_Work instructions_: Using the data that follows, return exactly the lines from the one that contains "Reconstruct the object" through the one that contains "from mathutils import Matrix, Vector", ends included.

_Materials provided_:
──────
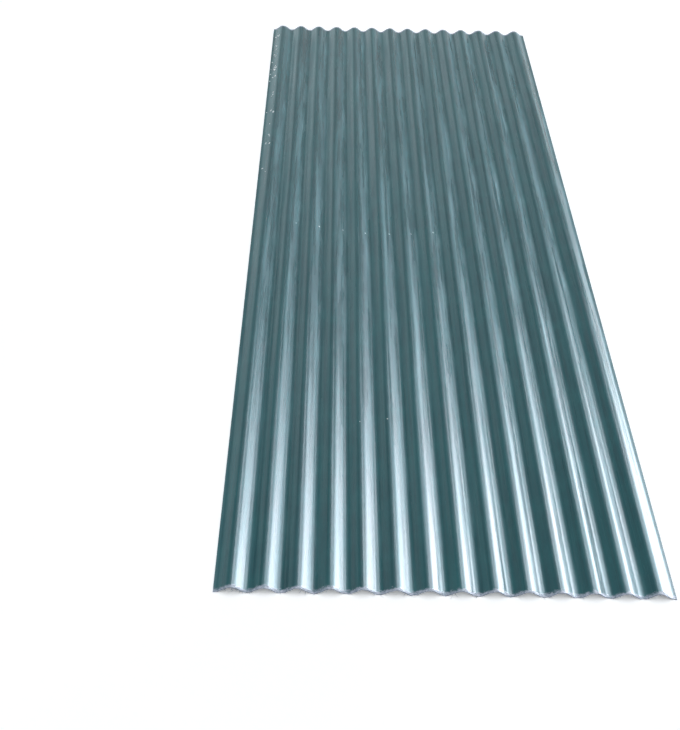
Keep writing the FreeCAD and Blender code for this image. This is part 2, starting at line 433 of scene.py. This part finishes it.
def flakes(rng, x, y, size, stretch, thick):
    """Ten-sided chips lying on the sheet, lens shaped, with an uneven rim.

    Rim vertex k of a chip is at size (1 + 0.35 noise) (cos a_k, stretch sin a_k) from its middle, on
    the sheet's own surface, and the middle stands thick above it.
    """
    count, sides = len(x), 10
    turn = 2 * np.pi * np.arange(sides) / sides
    uneven = size[:, None] * (1 + 0.35 * rng.uniform(-1, 1, (count, sides)))
    rim_x = x[:, None] + uneven * np.cos(turn)
    rim_y = y[:, None] + uneven * stretch * np.sin(turn)
    rim_x = rim_x.clip(-0.4485, 0.4485)
    rim_z = upper_height(rim_x) - 0.0004
    top = np.stack([x, y, upper_height(x) + thick], -1)[:, None]
    under = np.stack([x, y, upper_height(x) - 0.0009], -1)[:, None]
    points = np.concatenate([np.stack([rim_x, rim_y, rim_z], -1), top, under], 1)
    points[..., 2] = points[..., 2].clip(0.0, height + wall - 0.0001)
    index = np.arange(count * (sides + 2)).reshape(count, sides + 2)
    rim, after = index[:, :sides], np.roll(index[:, :sides], -1, axis=1)
    peak = np.repeat(index[:, sides : sides + 1], sides, axis=1)
    base = np.repeat(index[:, sides + 1 :], sides, axis=1)
    upward = np.stack([rim, after, peak], -1).reshape(-1, 3)
    downward = np.stack([after, rim, base], -1).reshape(-1, 3)
    return points.reshape(-1, 3), np.concatenate([upward, downward])


rng = np.random.default_rng(19)
flake_y = np.concatenate([rng.uniform(0.68, 1.17, 30), rng.uniform(0.2, 0.68, 10)])
flake_x = -0.436 + rng.normal(0, 0.006, 40).clip(-0.009, 0.03)
flake_size = rng.uniform(0.0014, 0.0040, 40)
# The first seven pale dots, in a row across the middle, are painted glints, one to a wave. The last two
# are pale dots nearer the near end.
pale_dot_x = np.array([-0.330, -0.265, -0.200, -0.138, -0.073, -0.013, 0.048, -0.162, -0.100])
pale_dot_y = np.array([0.009, -0.004, -0.018, -0.032, -0.032, -0.034, -0.027, -0.755, -0.744])
points, faces = flakes(
    rng,
    np.concatenate([flake_x, pale_dot_x]),
    np.concatenate([flake_y, pale_dot_y]),
    np.concatenate([flake_size, np.concatenate([np.full(7, 0.0027), np.full(2, 0.0019)])]),
    np.concatenate([rng.uniform(1.2, 2.6, (40, 1)), np.full((9, 1), 1.1)]),
    0.0006,
)
# One mesh and one pale material hold both the resin flakes and the painted glint dots.
resin = mesh_from("resin_flakes_and_painted_glints", points, faces)
material, tree, shader = new_material("dried pale resin flake and painted glint")
chalk = ramp(tree, noise(tree, (3, 5, 3), 3.0), 0.35, 0.65)
tone = mix(tree, chalk, to_linear("#B9C9CB"), to_linear("#F0F4F5"))
tree.links.new(tone, shader.inputs["Base Color"])
shader.inputs["Roughness"].default_value = 0.5
resin.data.materials.append(material)
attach(resin, "root")

# A few specks of dark grit are stuck in the resin, the largest two beside the left edge.
rng = np.random.default_rng(23)
grit_x = np.concatenate([[-0.412, -0.414], rng.uniform(-0.43, 0.43, 26)])
grit_y = np.concatenate([[0.011, -0.366], rng.uniform(-1.15, 1.15, 26)])
grit_size = np.concatenate([[0.0042, 0.0038], rng.uniform(0.0005, 0.0013, 26)])
points, faces = flakes(rng, grit_x, grit_y, grit_size, rng.uniform(0.8, 1.6, (28, 1)), 0.0004)
grit = mesh_from("stuck_grit", points, faces)
material, tree, shader = new_material("dark grit bedded in resin")
mottle = ramp(tree, noise(tree, (1.5, 1.5, 1.5), 3.0), 0.35, 0.65)
tone = mix(tree, mottle, to_linear("#1D2627"), to_linear("#3A4442"))
tree.links.new(tone, shader.inputs["Base Color"])
shader.inputs["Roughness"].default_value = 0.6
grit.data.materials.append(material)
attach(grit, "root")
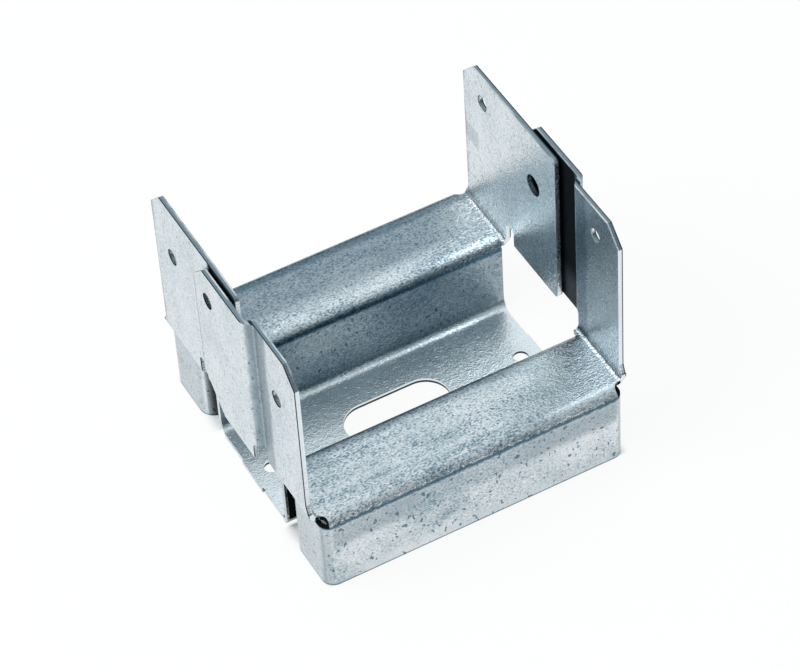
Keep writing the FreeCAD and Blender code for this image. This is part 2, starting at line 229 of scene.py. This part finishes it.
# %% Masks on the seats
wobble = plus(skin, times(skin, clouds, 4 * MM), times(skin, rolling, 3 * MM))
wobble = minus(skin, wobble, 3.5 * MM)
wandering_along = plus(skin, along, wobble)
wandering_across = plus(skin, across, wobble)
wandering_up = plus(skin, up, wobble)
back_seat = times(
    skin,
    on_seat,
    ramp(skin, wandering_across, 23 * MM, 30 * MM),
    ramp(skin, wandering_along, 30 * MM, 42 * MM, 1.0, 0.35),
)
front_seat = times(skin, on_seat, ramp(skin, across, -19 * MM, -15 * MM, 1.0, 0.0))
front_seat_edge = between(skin, wandering_across, -23.5 * MM, -17 * MM, 0.9 * MM)
back_seat_edge = between(skin, wandering_across, 38.8 * MM, 45 * MM, 0.9 * MM)
seat_edge = times(skin, at_seat, plus(skin, front_seat_edge, back_seat_edge))
print("masks for two seats and their edges")

# %% Masks on the walls and the bends
channel_wall = times(skin, is_wall, ramp(skin, off_middle, 20 * MM, 21 * MM, 1.0, 0.0))
outer_wall = times(skin, is_wall, ramp(skin, off_middle, 43.4 * MM, 43.6 * MM))
bend_height = plus(skin, up, times(skin, minus(skin, flakes, 0.5), 1.5 * MM))
on_bend = times(
    skin,
    ramp(skin, times(skin, face_y, -1.0), 0.35, 0.6),
    between(skin, bend_height, 21.9 * MM, 23.2 * MM, 0.45 * MM),
)
under_bend = times(
    skin,
    outer_wall,
    between(skin, bend_height, 14.5 * MM, 22.0 * MM, 1.6 * MM),
    ramp(skin, rolling, 0.30, 0.60),
)
ground_edge = times(
    skin,
    ramp(skin, up, 0.35 * MM, 0.55 * MM, 1.0, 0.0),
    ramp(skin, off_middle, 24 * MM, 25 * MM),
)
print("masks for walls, bends and the edge on the ground")

# %% Masks on the ends
end_cap = times(
    skin,
    ramp(skin, to_side, 0.5, 0.9),
    between(skin, off_side, 43.9 * MM, 44.7 * MM, 0.1 * MM),
    ramp(skin, up, 22.6 * MM, 23 * MM, 1.0, 0.0),
)
upright_corner = times(
    skin,
    ramp(skin, to_side, 0.2, 0.45),
    ramp(skin, to_front, 0.2, 0.45),
    ramp(skin, off_middle, 40 * MM, 41 * MM),
)
right_front_flange = times(
    skin,
    at_right_end,
    ramp(skin, across, -19 * MM, -18 * MM, 1.0, 0.0),
    ramp(skin, times(skin, face_x, -1.0), 0.3, 0.9),
)
print("masks for caps, corners and one flange")

# %% Paint shade on the darker places
# Painted shade: every place in this list is darkened towards deep teal. The seat edges, the bend line and
# the band under the bend are painted reflections, and the edge on the ground is a painted shadow.
shade_painted_places = [
    ("back seat", back_seat, 0.58),
    ("channel walls", channel_wall, 0.62),
    ("outer walls", outer_wall, 0.14),
    ("under the bend", under_bend, 0.42),
    ("front seat", front_seat, 0.09),
    ("right front flange", right_front_flange, 0.50),
    ("end caps", end_cap, 0.22),
    ("upright corners", upright_corner, 0.30),
    ("edge on the ground", ground_edge, 0.70),
    ("seat edges", seat_edge, 0.55),
    ("bend line", on_bend, 0.92),
]
for title, mask, amount in shade_painted_places:
    zinc_colour = paint(skin, title, times(skin, mask, amount), zinc_colour, deep_teal)
print("duller places:", len(shade_painted_places))

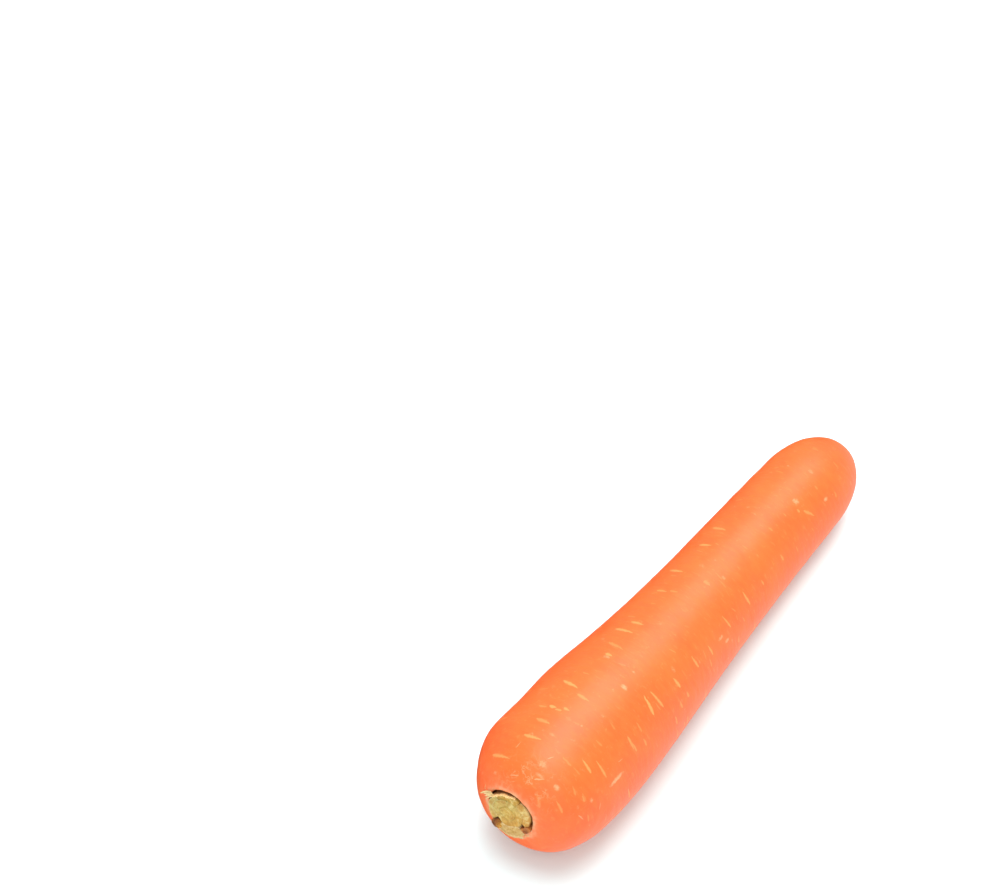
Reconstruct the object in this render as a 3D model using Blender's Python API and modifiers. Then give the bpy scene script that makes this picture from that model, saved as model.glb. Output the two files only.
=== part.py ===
"""A washed market carrot, topped close to the crown, lying on its side.

The root is one grown solid. The cut leaf-stalk bases, two withered ones and a torn dry sheath stand in the
recess of its crown. Metres, +Z up. The root runs along X from the crown to the tip.
"""

import math

import bmesh
import bpy
import numpy as np
from mathutils import Matrix, Vector

# Root: length, then the radius as a straight taper with a soft step at the shoulder.
ROOT_LENGTH = 0.1934
TAPER_RADIUS = 0.02037
TAPER_LOSS = 0.00556
SHOULDER_GAIN = 0.00577
SHOULDER_END = 0.305
SHOULDER_SOFTNESS = 0.107

# Both ends close as superellipse caps: how far each cap reaches, and how square it is.
CROWN_REACH = 0.0776
CROWN_SQUARENESS = 3.77
TIP_REACH = 0.0253
TIP_SQUARENESS = 2.19

# The crown leans, so its upper edge lies a little further back than its lower edge.
CROWN_LEAN = 0.051
LEAN_SIDE = Vector((-0.364, 0.931))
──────
_Task solution_:
Reconstruct the object in this render as a 3D model using Blender's Python API and modifiers. Then give the bpy scene script that makes this picture from that model, saved as model.glb. Output the two files only.
=== part.py ===
"""A washed market carrot, topped close to the crown, lying on its side.

The root is one grown solid. The cut leaf-stalk bases, two withered ones and a torn dry sheath stand in the
recess of its crown. Metres, +Z up. The root runs along X from the crown to the tip.
"""

import math

import bmesh
import bpy
import numpy as np
from mathutils import Matrix, Vector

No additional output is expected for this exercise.